Its al about trying to be less and letting God be more.
The problem today is that so many people begin to help, but as soon as they see it’s going to take a little effort, they just stop doing it. Believe me, most of the time you really don’t know what you’re doing or how to do the next thing, but in the end, if you keep doing it for the Kingdom, and really make an effort to keep in a close relationship with Him, to keep listening to Him, it becomes a lifestyle not a job.
It is very important not ever to burn out. You have to push yourself to do more and more but always remember: the best thing you can do for all the people around you, is that it goes well with you emotionally.

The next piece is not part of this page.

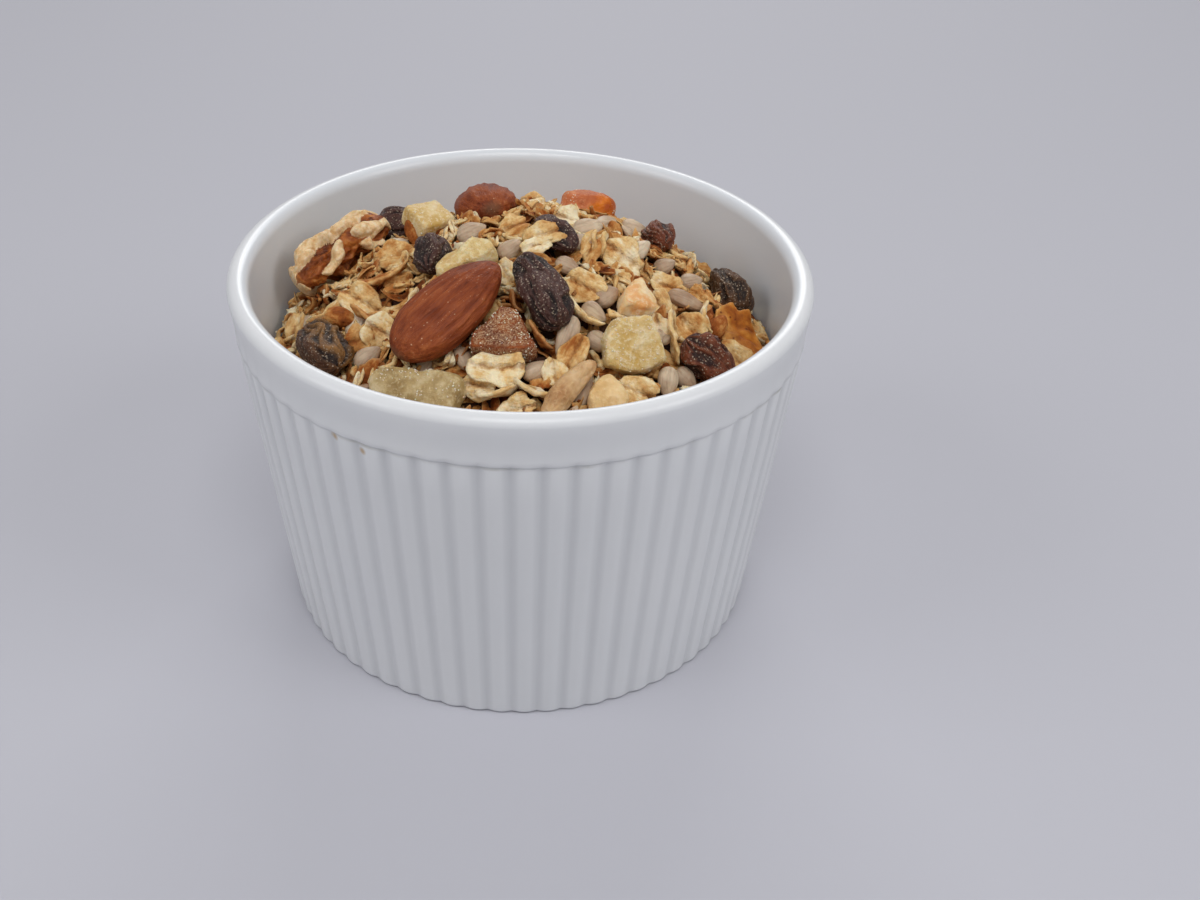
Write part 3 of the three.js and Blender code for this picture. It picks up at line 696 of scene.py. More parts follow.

This afternoon I was driving with one girl sleeping on the back seat after a long day at school and the other one happily singing along with the music on the radio. I looked up, and through the beautiful roof of green leaves of jacaranda trees, I saw the clear blue sky. Everything felt perfect. Like one of those real Kodak-moments, a safe, happy place. For that moment the two children with me seemed to feel as content as I did. They felt loved, safe, and happy.
Then I thought about the previous night. Coming home into a big fight. Nine girls each coming to tell their side of the story and saying how bad everyone else was. I didn’t really know what to do, so I prayed. Prayed to stay calm and for wise words of some sort (not that I’m usually so clever and stable to pray before I speak, I was just really tired).
Then I thought about how beautiful the trees still look, and it suddenly dawned on me. It was as if the trees were saying: “we are beautiful!” and you recognize that because in your life most of the brokenness has left, the beauty can’t disappear into hurting holes in your heart. And it all started to make sense. We should help those who are broken and sad until they can enjoy the beauty around them too, because when it’s still stormy and dark inside you, the beauty on the outside passes unnoticed.
Intentionally, we must care and love and give and seek God. We know that He will fix whatever we mess up! And it helps us to be aware of the beauty in everything and everyone.
Writing this make me feel a bit vein, I now that I have no real authority to say these things, but what I do know is this: even though me and you might not be these perfectloving Christians, the best we can do is to try to be more like Jesus. The point is actually, no matter what you do for a living, do it for the Glory of God. And what is the most glorious thing for God? When His people love and share! You know, the Jesus-way-thing . . . striving to be like Jesus on earth, to be a lover of all creation white, black, brown, purple . . . everyone!
by Sané Lötter
(A lot of things happened since Sané wrote this. She finished her studies and is currently working as a social-worker at Echo, managing our after-school houses. She still lives in one of the Echo Houses in Pretoria.)